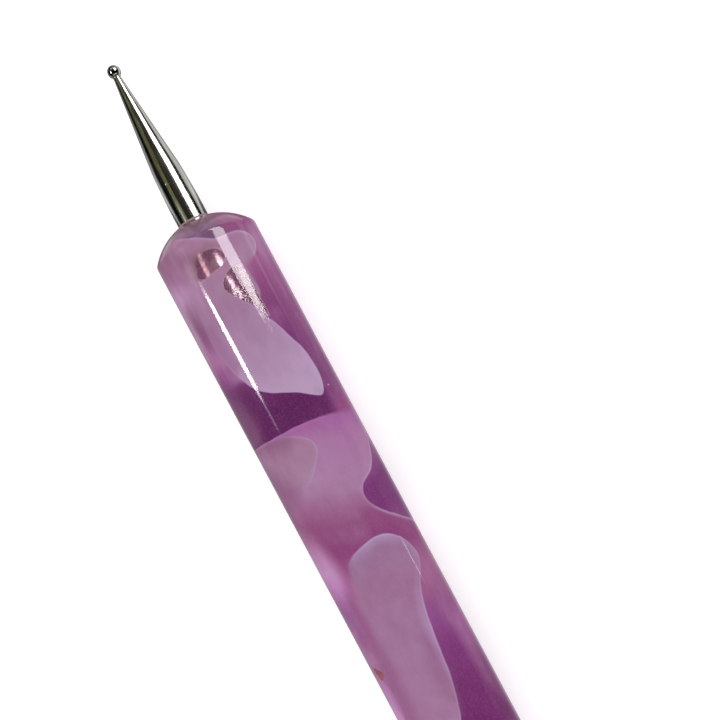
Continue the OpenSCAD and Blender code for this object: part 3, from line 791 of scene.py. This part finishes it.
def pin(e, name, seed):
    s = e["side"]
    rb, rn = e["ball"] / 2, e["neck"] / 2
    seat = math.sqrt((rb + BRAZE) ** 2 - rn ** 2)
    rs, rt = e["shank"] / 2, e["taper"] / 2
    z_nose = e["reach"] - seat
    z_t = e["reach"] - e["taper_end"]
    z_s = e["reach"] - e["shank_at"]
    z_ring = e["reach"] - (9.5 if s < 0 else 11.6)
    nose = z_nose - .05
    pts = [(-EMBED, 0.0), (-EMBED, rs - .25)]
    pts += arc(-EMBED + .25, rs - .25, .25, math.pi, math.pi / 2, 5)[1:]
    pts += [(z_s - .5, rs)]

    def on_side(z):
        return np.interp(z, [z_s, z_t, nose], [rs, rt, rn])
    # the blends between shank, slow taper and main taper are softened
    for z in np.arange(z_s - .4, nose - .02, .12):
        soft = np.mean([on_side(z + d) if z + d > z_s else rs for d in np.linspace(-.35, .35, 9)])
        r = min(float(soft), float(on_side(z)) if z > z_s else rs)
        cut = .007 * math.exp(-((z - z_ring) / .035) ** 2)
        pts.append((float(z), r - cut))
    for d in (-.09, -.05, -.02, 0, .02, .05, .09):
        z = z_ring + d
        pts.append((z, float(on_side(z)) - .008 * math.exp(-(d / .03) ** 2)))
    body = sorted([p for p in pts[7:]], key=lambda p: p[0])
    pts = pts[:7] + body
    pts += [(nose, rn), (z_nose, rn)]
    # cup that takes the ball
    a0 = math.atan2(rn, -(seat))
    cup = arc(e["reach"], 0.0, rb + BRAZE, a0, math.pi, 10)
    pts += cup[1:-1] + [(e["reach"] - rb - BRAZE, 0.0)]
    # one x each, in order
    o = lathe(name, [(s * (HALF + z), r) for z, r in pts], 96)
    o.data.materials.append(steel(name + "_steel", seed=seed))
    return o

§

**INSTRUCTIONS TO FOLLOW:** Repeat the material word for word from its opening line up to and including the line containing "pts += [(z_s - .5, rs)]".

**THE COMPLETED TASK:**
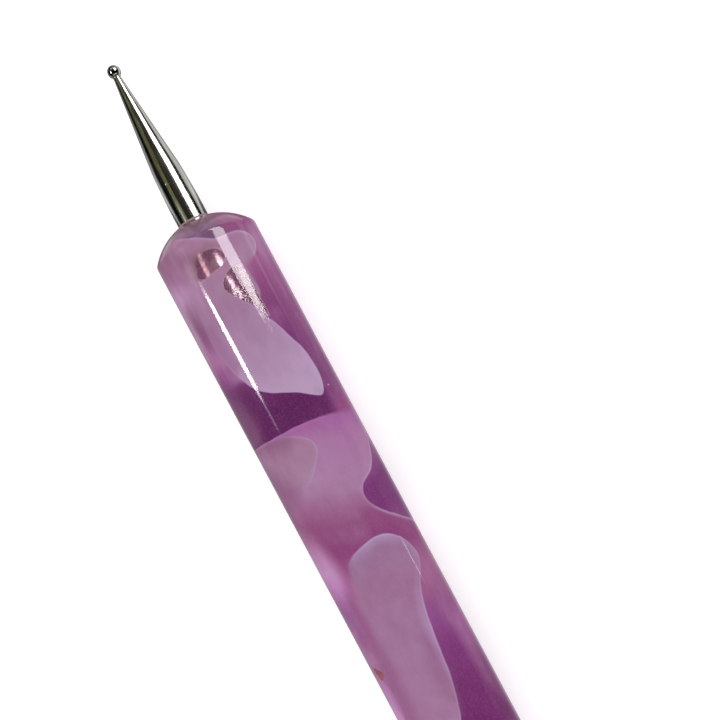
Continue the OpenSCAD and Blender code for this object: part 3, from line 791 of scene.py. This part finishes it.
def pin(e, name, seed):
    s = e["side"]
    rb, rn = e["ball"] / 2, e["neck"] / 2
    seat = math.sqrt((rb + BRAZE) ** 2 - rn ** 2)
    rs, rt = e["shank"] / 2, e["taper"] / 2
    z_nose = e["reach"] - seat
    z_t = e["reach"] - e["taper_end"]
    z_s = e["reach"] - e["shank_at"]
    z_ring = e["reach"] - (9.5 if s < 0 else 11.6)
    nose = z_nose - .05
    pts = [(-EMBED, 0.0), (-EMBED, rs - .25)]
    pts += arc(-EMBED + .25, rs - .25, .25, math.pi, math.pi / 2, 5)[1:]
    pts += [(z_s - .5, rs)]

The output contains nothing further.